Task details:
Extract from the listing each line in which the word "code" appears.

[Dataset records]
[start]

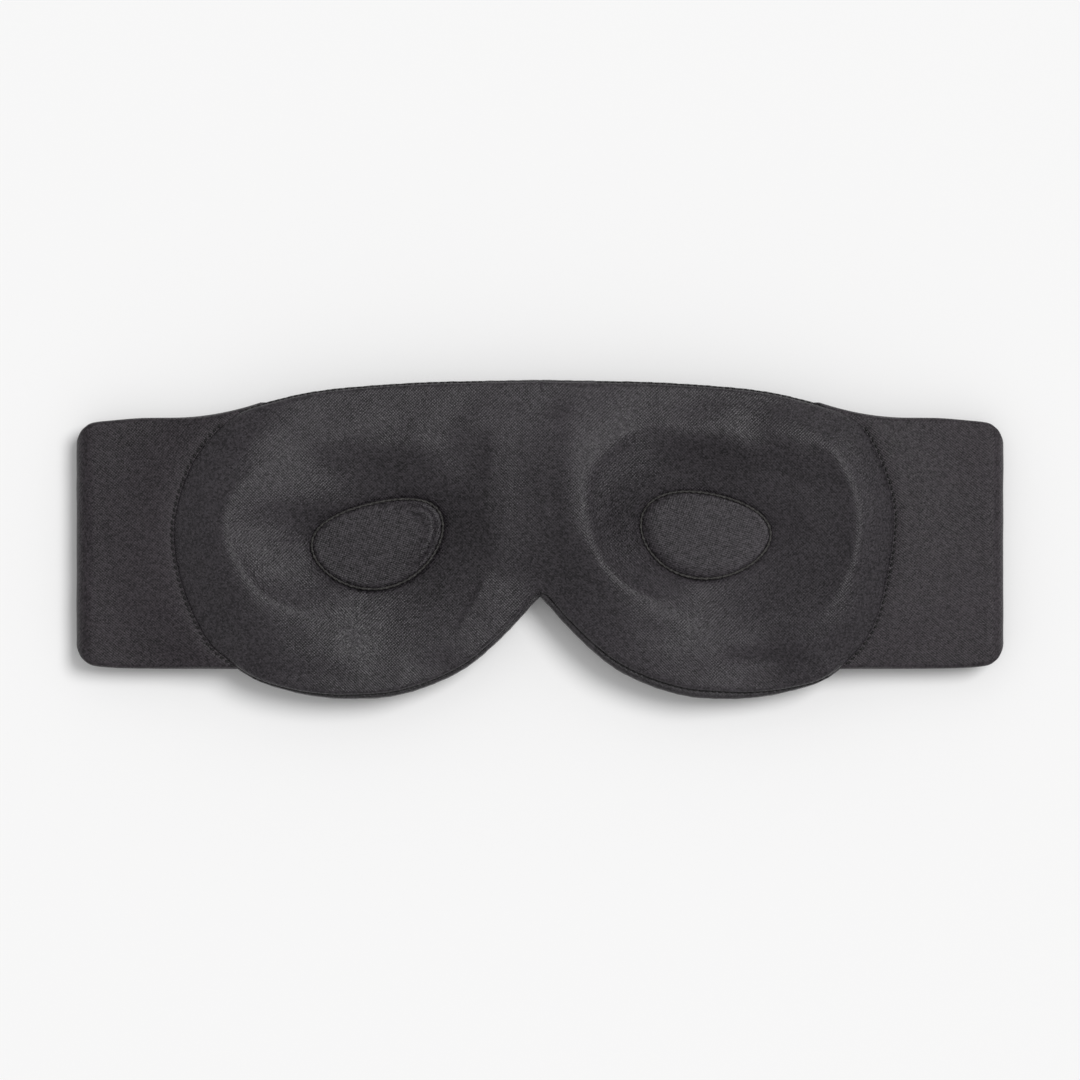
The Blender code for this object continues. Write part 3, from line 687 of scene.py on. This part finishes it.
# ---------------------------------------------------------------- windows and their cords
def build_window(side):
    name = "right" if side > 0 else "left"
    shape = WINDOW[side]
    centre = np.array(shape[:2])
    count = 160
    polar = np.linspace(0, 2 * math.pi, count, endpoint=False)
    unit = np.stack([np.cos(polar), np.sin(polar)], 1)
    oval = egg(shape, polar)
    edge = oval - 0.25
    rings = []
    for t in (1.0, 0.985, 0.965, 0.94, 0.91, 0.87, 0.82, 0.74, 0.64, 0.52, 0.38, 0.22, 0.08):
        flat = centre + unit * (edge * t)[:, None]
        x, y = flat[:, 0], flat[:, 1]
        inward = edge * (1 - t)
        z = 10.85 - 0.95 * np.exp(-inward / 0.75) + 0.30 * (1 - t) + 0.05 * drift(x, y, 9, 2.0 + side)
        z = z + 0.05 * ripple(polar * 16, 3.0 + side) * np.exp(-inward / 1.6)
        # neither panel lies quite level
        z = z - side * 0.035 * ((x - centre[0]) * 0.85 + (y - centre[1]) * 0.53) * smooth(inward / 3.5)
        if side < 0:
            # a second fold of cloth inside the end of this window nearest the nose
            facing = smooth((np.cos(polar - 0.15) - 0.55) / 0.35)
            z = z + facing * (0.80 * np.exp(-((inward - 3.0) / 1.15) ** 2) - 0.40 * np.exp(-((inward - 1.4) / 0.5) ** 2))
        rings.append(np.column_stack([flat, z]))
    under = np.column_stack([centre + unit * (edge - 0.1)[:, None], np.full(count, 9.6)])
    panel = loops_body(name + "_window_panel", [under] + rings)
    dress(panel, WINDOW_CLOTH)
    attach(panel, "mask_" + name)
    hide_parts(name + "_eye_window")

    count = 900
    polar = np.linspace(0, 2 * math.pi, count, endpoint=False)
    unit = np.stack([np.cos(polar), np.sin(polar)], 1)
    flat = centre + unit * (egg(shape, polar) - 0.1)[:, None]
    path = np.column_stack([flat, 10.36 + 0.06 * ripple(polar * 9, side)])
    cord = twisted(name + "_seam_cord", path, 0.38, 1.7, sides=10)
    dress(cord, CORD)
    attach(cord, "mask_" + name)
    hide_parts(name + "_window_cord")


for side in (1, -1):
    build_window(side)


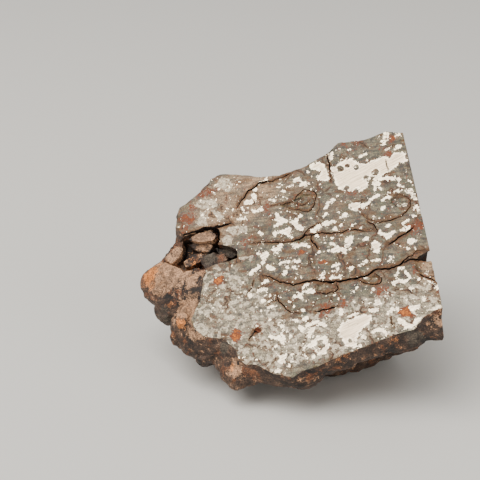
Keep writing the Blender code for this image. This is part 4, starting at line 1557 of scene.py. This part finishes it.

[end]

Written response:
The Blender code for this object continues. Write part 3, from line 687 of scene.py on. This part finishes it.
Keep writing the Blender code for this image. This is part 4, starting at line 1557 of scene.py. This part finishes it.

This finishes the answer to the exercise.